While I concede that the ability to retrieve the previous version of a page by visiting the old URL (provided anybody actually still has that old content) might come in handy sometimes, I posit that in the majority of cases people will want to visit the current version of a page by default. Even more so, I as the author of my homepage will want the internal page navigation to always point to the latest version of each page, too.

So then you need an additional translation layer for transforming an "always give me the latest version of this resource"-style link into an "this particular version of this resource" IPFS link (I gather IPNS is supposed to fill that role?), which will then suffer from the same problem as URLs do today.




a content-derived uri is a necessity for some things (indisputable facts, scientific papers, opinions at a moment in time, etc.) but foolish for others. Think of a website displaying the current time or anything inherently mutable.

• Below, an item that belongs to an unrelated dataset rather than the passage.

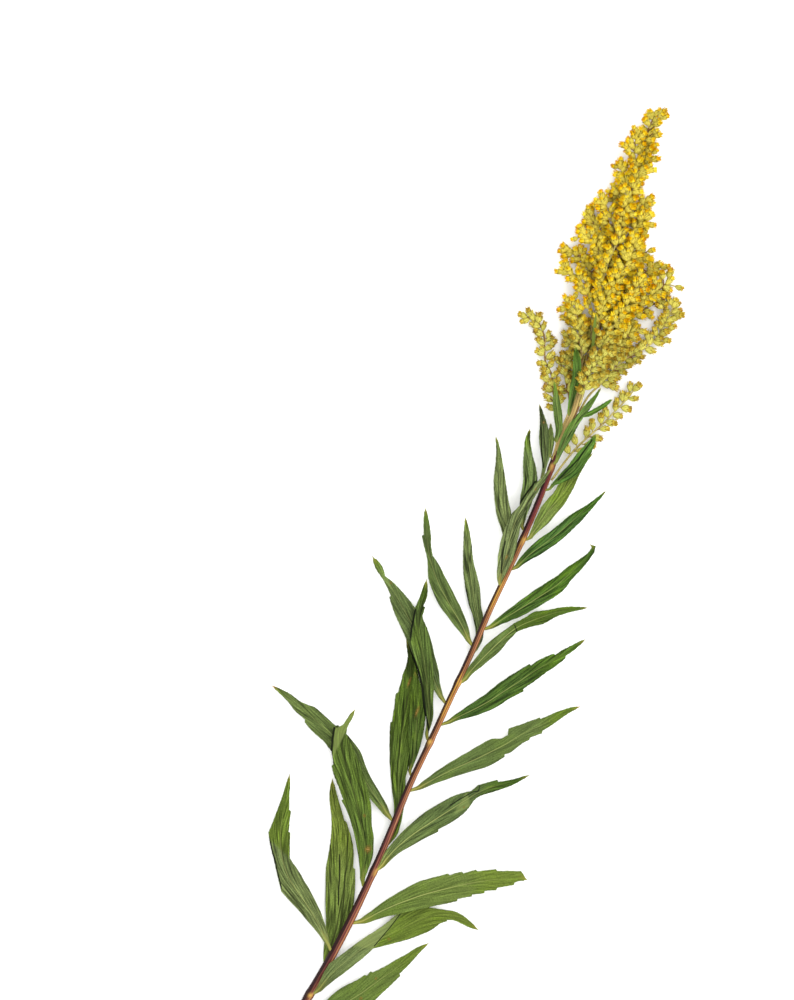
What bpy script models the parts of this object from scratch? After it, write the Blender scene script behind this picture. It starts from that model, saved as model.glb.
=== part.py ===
# A dried, pressed goldenrod stem that lies on its back: woody stem, lance-shaped leaves on both sides,
# and a plume of sprays set with small withered flower heads.
# All measures below are millimetres. X runs across the stem, Y from its cut end to its tip, and Z up.
# The meshes are written in metres, with the origin under the middle of the whole plant.

import bpy
import math
import random

import numpy as np

METRES = 0.001

# The plant is measured from its cut end, and its middle lies here from that end.
MIDDLE_X = 5.56
MIDDLE_Y = 216.7

# Air between a leaf or a twig and the stem that it grows from
SEAT_GAP = 0.3
# Air kept between the heads of one spray and everything of its neighbours
CLEAR_GAP = 0.3
# Air kept between the heads and the surface that the plant lies on
FLOOR_AIR = 0.05

# Stem: places of its middle line, and its radius at some heights
STEM_SIDES = 8
STEM_FOOT_RADIUS = 1.85
# The lowest stretch has one of its flat sides on the surface.
STEM_FLAT_LENGTH = 12.0
FLAT_MIDDLE = STEM_FOOT_RADIUS * math.cos(math.pi / STEM_SIDES)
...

But having unchanged documents move to new locations on the same domain without a redirect but a 404 is just utter unforgivable failure. Or silently deleted documents, also an uncool nuisance.

Both happen a lot. That's what comes to my mind, when I read the initial quote.


> the internal page navigation to always point to the latest version of each page,

Let the webserver redirect the uri without version to the most recent one. Problem solved. Remember, redirects are valid, logical uris.


Which still requires some additional configuration effort compared to today, though.


lol, you mean everything is more work than just letting things crumble. Fine then, but not cool.


Me updating page contents happens (relatively) often. Me re-working my whole page structure which would break existing conventional URLs happens very rarely.

Because conventional URLs don't care about updates to a page's contents, this means the common case of only updating pages requires no additional configuration. I only need to invest additional time setting up redirects on the rare occasion that I actually do re-arrange file names etc.

IPFS URLs on the other hand are revision-specific, so they break (or rather actually get out of date and eventually break if at some point in the future nobody has a copy of that version cached/pinned somewhere any more) as soon as I fix even one tiny little typo, so I need to set up some sort of URL mapping service right from the start.